Fw: Chinese characters are converted into entities..

Dear all,

Thanks a lot for the help from all of you.

The solution which Adrian provided works.
If you have a similar problem, try to set character encoding as RAW as follows:

Tidy tidy = new Tidy();
tidy.setCharEncoding(Configuration.RAW);//This avoids JTidy mapping values > 127 to entities

This solves the problem of mapping bytes whose value is larger than 127 to entities.

Thanks a lot for Adrian's help.

Jason

----- Original Message ----- 

Have you tried using the -raw option for character sets?  (I've never used JTidy, but I assume it has this).  It may help, but it's probably safer to transcode your document into UTF8 / UTF16 before tidying it, and then transcode it back into your character set.
 
Adrian
  -----Original Message-----
  From: html-tidy-request@w3.org [mailto:html-tidy-request@w3.org]On Behalf Of Jason Chang
  Sent: 26 June 2001 02:33
  To: html-tidy@w3.org
  Subject: Chinese characters are converted into entities..

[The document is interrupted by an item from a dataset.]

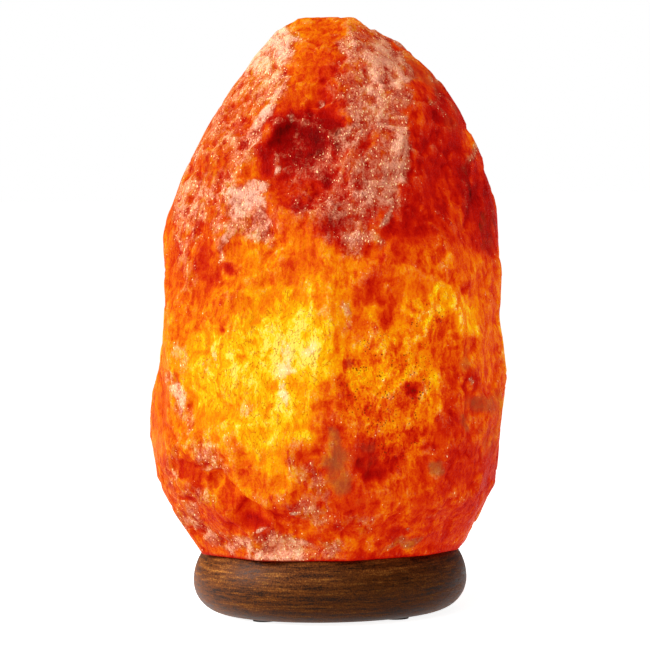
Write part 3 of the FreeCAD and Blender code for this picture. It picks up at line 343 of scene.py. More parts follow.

  I am using JTidy to convert HTML with content of traditional Chinese characters (double bytes) to well-formed XML.
  It seems that every single Chinese  character is converted to two XML entities like follows:
   
  Input (Traditional Chinese):
  ¤¤¤å´ú¸Õ
   
  Output (XML entities):
  ¤¤¤å´ú¸Õ 

  Is this an encoding problem? or is there any property of JTidy I can config to prevent JTidy converting double bytes characters to XML entities?

  Many thanks,
  Jason Chang

Received on Wednesday, 27 June 2001 02:52:19 UTC